Is it possible to become so concerned with details and logistics that we lose sight of our overarching purpose? Just ask virtually anyone who works in a governmental bureaucracy. Or anyone in a denominational staff position. Or . . .. You get the picture. Consider the concluding portion of an among Jesus, his closest followers, and a group of second-class citizens known as Samaritans.
27 Just then his disciples came back. They marveled that he was talking with a woman, but no one said, “What do you seek?” or, “Why are you talking with her?” 28 So the woman left her water jar and went away into town and said to the people, 29 “Come, see a man who told me all that I ever did. Can this be the Christ?” 30 They went out of the town and were coming to him.

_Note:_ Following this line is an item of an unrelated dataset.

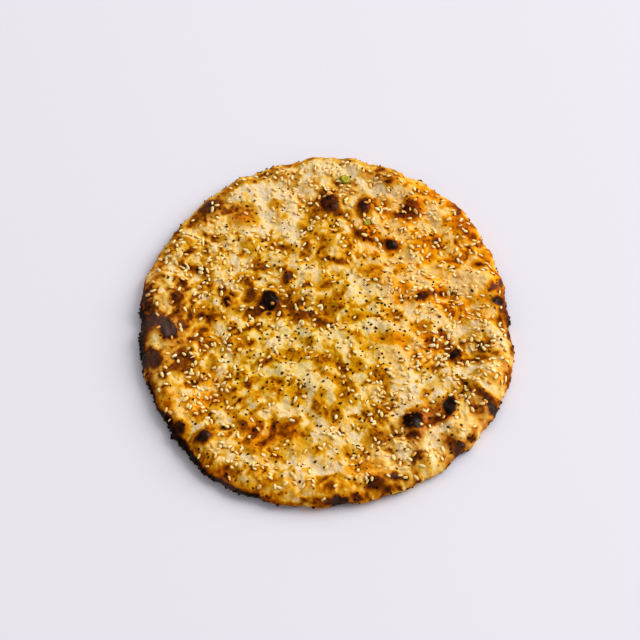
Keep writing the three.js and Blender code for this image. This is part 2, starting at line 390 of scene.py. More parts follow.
baking = {
    # toast, from pale hollows at -1 to the brown middles of spots at 1, and the bake that it gives
    "curve": [
        (-0.8, 0.06), (-0.35, 0.13), (-0.08, 0.22), (0.02, 0.39), (0.3, 0.49), (0.55, 0.63), (0.85, 0.8),
    ],
    "spotSize": 5.4, "spotLength": 1.35, "spotLayers": 3, "swirlReach": 2.4, "swirlSize": 10,
    "fieldSize": 24, "fieldShare": 0.3,
    "ribbonSize": 10, "ribbonWidth": 0.36, "ribbonBreaks": (-0.3, 0.2), "ribbonShare": 0.5,
    # creases are darker, partly by browning and partly as painted shade; pimple tops are paler as a
    # painted highlight
    "ridgeShare": 0.6, "crownBake": 0.2, "crownPatches": (24, 31, -0.4, 0.3), "creaseBakeAndShade": 0.1,
    "pimplePaintedHighlight": 0.12,
    "rimBake": 0.06, "rimReach": 14, "rimStreakBake": 0.2,
    "brownSpeckle": 0.8, "brownSpeckleSize": 6, "brownFade": (0.4, 0.66),
    "paleBake": 0.05, "paleKeep": 0.25, "paleShare": 0.75, "paleFuzz": 0.5, "paleFade": (0.75, 1.5),
    "fuzzSize": 5, "fuzzFalloff": 0.6, "bendReach": 1.1, "bendSize": 6,
    "coreEdge": 2.1, "coreSoftness": 3, "haloBake": 0.22, "haloShare": 0.35, "haloWidth": 3.4,
    "growth": 0.2, "wobble": 0.8, "fullSize": 10, "smallest": 0.25,
    "charMottle": 0.16, "charMottleSize": 2.4, "charMottleFalloff": 0.7,
    "calmBlack": 0.3, "blackRange": 0.2,
    "deepFrom": 0.85, "deepArea": 30, "deepFade": (0.7, 1.2),
}

# Where the crust is scorched: x, y, length, width, turn, and depth from 0.5, golden, to 1, black
scorches = [
    (-64, 73.5, 17, 13, 40, 0.85), (-69, 68, 14, 9, 50, 0.7), (-56, 83, 12, 5, 45, 0.62),
    (-42, 92, 22, 4, 20, 0.52), (-46, 69, 17, 14, -30, 0.57), (-50, 72, 5, 4, 0, 0.76),
    (-28, 76, 7, 5, 0, 0.6), (-18, 93, 9, 8, 0, 0.5), (2.5, 75.5, 13, 15, 0, 0.9),
    (-4, 70, 18, 13, 50, 0.62), (-10, 60, 12, 6, -40, 0.66), (-2, 52, 14, 7, -30, 0.6),
    (-24, 48, 16, 7, -25, 0.68), (-29, 50, 5, 4, 0, 0.8), (-40, 46, 10, 8, 0, 0.5),
    (-34, 33, 8, 4, 0, 0.68), (-45, 26, 9, 8, 0, 0.66), (-43, 24, 4, 4, 0, 0.82),
    (-21, 27, 11, 7, 75, 0.88), (-30.5, 11.5, 14.5, 11, 82, 1), (-30, 22, 4, 2.5, 0, 0.92),
    (-31, 4, 4, 3, 0, 0.95), (-53.4, 11.8, 7.5, 6, 90, 0.92), (-57, 17, 6, 3, -50, 0.7),
    (-80.6, 12.8, 12, 8, 80, 0.86), (-98, 16, 12, 7, 80, 0.93), (-96, -3, 17, 13, 80, 0.9),
    (-85.4, -7, 20, 11, -62, 0.95), (-92, -25, 16, 11, -60, 0.9), (-72, -12, 6, 5, 0, 0.9),
    (-69, -11, 13, 8, 30, 0.72), (-66, -5.5, 6, 5, 0, 0.85), (-66, 3, 8, 7, 0, 0.68),
    (-68, 9, 12, 5, 30, 0.6), (-46, 7, 13, 6, 10, 0.62), (-20, 9, 16, 8, 10, 0.68),
    (-22, 12, 5, 3, 0, 0.85), (0, 22, 9, 6, 20, 0.72), (-2, 11, 8, 8, 0, 0.68), (-90, 36, 12, 4, 60, 0.66),
    (-87, 43, 6, 5, 0, 0.62), (21.5, 75, 15, 10, 84, 0.88), (20, 76, 9, 3.5, 70, 0.96),
    (12, 69, 6, 5, 0, 0.66), (33, 77, 5, 5, 0, 0.66), (40.5, 68, 9, 6, -20, 0.92),
    (48, 72, 15, 13, 30, 0.78), (45, 66, 10, 7, 0, 0.66), (24, 97, 9, 8, 0, 0.62),
    (36, 92, 10, 7, -40, 0.72), (35, 89.5, 4, 3, 0, 0.9), (10, 106, 8, 5, -30, 0.55),
    (5, 57, 6, 2.5, 35, 0.88), (19, 56.5, 9, 8, 0, 0.8), (25, 53, 3, 2, 0, 0.95),
    (36, 48.5, 11.5, 7, -25, 1), (29, 51.5, 11, 6, -30, 0.7), (52, 83, 5, 4, 0, 0.75),
    (58, 84, 16, 5, -35, 0.55), (61, 51, 9, 7, -60, 0.76), (56, 51, 12, 5, 0, 0.6),
    (75, 61, 16, 12, -60, 0.62), (82, 54, 5, 7, 0, 0.8), (79, 46, 6, 2.5, -60, 0.92),
    (70, 39, 14, 5, 5, 0.66), (84, 35, 6, 4, -20, 0.82), (57, 41, 10, 6, 60, 0.6),
    (50, 47, 8, 5, -30, 0.55), (24, 32, 8, 7, 0, 0.62), (25, 32, 3, 3, 0, 0.85), (27, 26, 4, 2, 10, 0.95),
    (53, 15, 8, 6, 20, 0.93), (58, 17.5, 14, 5, 10, 0.72), (63, 17.5, 5, 4, 0, 0.85),
    (43, 21, 6, 5, 0, 0.55), (40, 14, 4, 6, 0, 0.6), (88, 40, 12, 5, -60, 0.62), (92, 21, 8, 6, 40, 0.82),
    (94, 11.5, 9, 7, 20, 0.97), (96, 25, 8, 3, 90, 0.93), (86, 14, 8, 7, 0, 0.55), (69, 4, 6, 5, 0, 0.7),
    (38, 4, 6, 4, 0, 0.75), (16, 2, 14, 5, 20, 0.62), (52, -5, 9, 8, 0, 0.62), (95, -4, 12, 5, -50, 0.75),
    (-60, -27, 6, 5, 0, 0.55), (-72, -33, 10, 8, 0, 0.58), (-66, -38, 8, 6, 0, 0.62),
    (-55, -50, 20, 10, 0, 0.52), (-45, -51, 7, 1.6, 30, 0.85), (-77, -67, 11, 8, -50, 0.92),
    (-76, -75, 14, 6, -45, 1), (-64, -73.5, 13, 8, 35, 0.97), (-61, -69, 9, 6, 40, 0.76),
    (-53, -67, 7, 2.5, 0, 0.92), (-43, -66, 11, 8, -50, 0.76), (-38, -62, 8, 6, 0, 0.6),
    (-28, -68, 18, 5, 85, 0.83), (-33, -75, 9, 6, 20, 0.84), (-21, -68, 14, 12, 40, 0.7),
    (-38, -81, 12, 5, -20, 0.6), (-25, -84, 4, 4, 0, 0.72), (-15, -45, 8, 7, 0, 0.62),
    (-27, -44, 8, 6, 0, 0.58), (-15, -22, 22, 8, 0, 0.5), (-2, -25, 10, 7, -20, 0.68),
    (-28, -99, 9, 5, 0, 0.66), (-48, -93, 8, 4, 10, 0.66), (-50, -102, 24, 6, -35, 0.95),
    (-84, -53, 8, 5, -40, 0.66), (-93, -40, 10, 5, -60, 0.75), (69, -21.5, 10, 7, 80, 0.98),
    (62, -17, 13, 7, 0, 0.72), (74, -40, 5, 4, 30, 0.95), (72, -46, 10, 6, 70, 0.66),
    (83, -24, 12, 7, 0, 0.66), (91, -22, 5, 5, 0, 0.66), (65, -55, 16, 8, 80, 1),
    (60, -57, 15, 9, 80, 0.62), (59, -62, 14, 6, 20, 0.82), (45.5, -63, 15, 12, 75, 1),
    (46, -72, 11, 6, 10, 0.86), (54, -57, 12, 9, 0, 0.66), (28, -73, 14, 11, 0, 0.66),
    (5, -59, 14, 6, 80, 0.74), (0.5, -58, 8, 3, 90, 0.72), (85, -49, 17, 6, -38, 0.86),
    (89, -55.5, 15, 7, -45, 0.97), (80, -55, 10, 6, -35, 0.7), (67.5, -77, 15, 9, -35, 0.86),
    (70, -76, 6, 5, 0, 0.95), (71, -84, 17, 7, 35, 0.95), (47, -83, 10, 4, 80, 0.68),
    (49, -86, 3, 3, 0, 0.92), (26, -100, 13, 10, 0, 0.85), (29, -103, 8, 4, 0, 0.72),
    (6, -109, 14, 6, 0, 0.97), (16, -107, 8, 4, 0, 0.85), (42, -97, 3, 3, 0, 0.9),
    (17, -28, 6, 5, 0, 0.66), (28, -34, 12, 9, -40, 0.6), (32, -42, 4, 8, 0, 0.66),
    (35, -12, 20, 8, -10, 0.48), (10, -47, 8, 14, 0, 0.55), (20, -90, 20, 8, 10, 0.52),
    (3, -98, 14, 6, 20, 0.55),
]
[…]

31 Meanwhile the disciples were urging him, saying, “Rabbi, eat.” 32 But he said to them, “I have food to eat that you do not know about.” 33 So the disciples said to one another, “Has anyone brought him something to eat?” 34 Jesus said to them, “My food is to do the will of him who sent me and to accomplish his work. 35 Do you not say, ‘There are yet four months, then comes the harvest’? Look, I tell you, lift up your eyes, and see that the fields are white for harvest. 36 Already the one who reaps is receiving wages and gathering fruit for eternal life, so that sower and reaper may rejoice together. 37 For here the saying holds true, ‘One sows and another reaps.’ 38 I sent you to reap that for which you did not labor. Others have labored, and you have entered into their labor.”
39 Many Samaritans from that town believed in him because of the woman’s testimony, “He told me all that I ever did.” 40 So when the Samaritans came to him, they asked him to stay with them, and he stayed there two days. 41 And many more believed because of his word. 42 They said to the woman, “It is no longer because of what you said that we believe, for we have heard for ourselves, and we know that this is indeed the Savior of the world.”
Did you ever wonder why it took twelve guys to go and find some lunch for themselves and for Jesus? No one in the group was willing to stay with Jesus, sending the others to do the procurement. Were they afraid of “those people” whose territory they were passing through? Was strength in numbers the thought, in case of an encounter with a hard-nosed group of youths in this section usually avoided by upstanding Jews?
While twelve were off doing the leg-work, the behind-the-scenes things we assign to “go-fors” the real ministry was happening without their input. Jesus would describe it to them in terms of fields they didn’t plant, but nonetheless could assist in harvesting. While they were away looking for food, ministry–the spread of the word about Jesus, was going on without them. Jesus had encountered one of their own among the Samaritans, and through her personal accounting of the incident many were encouraged to come and find Jesus themselves. She, not the disciples, planted the seed. They were busy tending to the needs of the travel party.
It is always tempting to believe that it is by our planning, organizing, and executing well-developed, carefully considered strategies for building the kingdom, growing the church, “winning people to Christ” that the work of Christ is accomplished. In the meantime the hurting, abused woman under our noses is never considered as the place where our Lord is witnessed to. I wonder how many people the disciples passed by without acknowledging on their procurement mission? I know that we, each of us, pass by people every day, many of them needing our conversation to draw them to the possibility that there is hope for them and for their lives and loves ones. One woman with issues (and by the way, women did not initiate divorces in that time), and a whole town interested in hearing Jesus; twelve disciples and something for lunch so ministry could happen when they would arrive at a nicer place.
How well do you and I recognize harvests when we see them? Is it better plans that we need, or is it more sensitive spirits? Is it familiarity with the structure, or willingness to become familiar with the other that we truly need?
Today’s thoughts as we continue a season of repentance.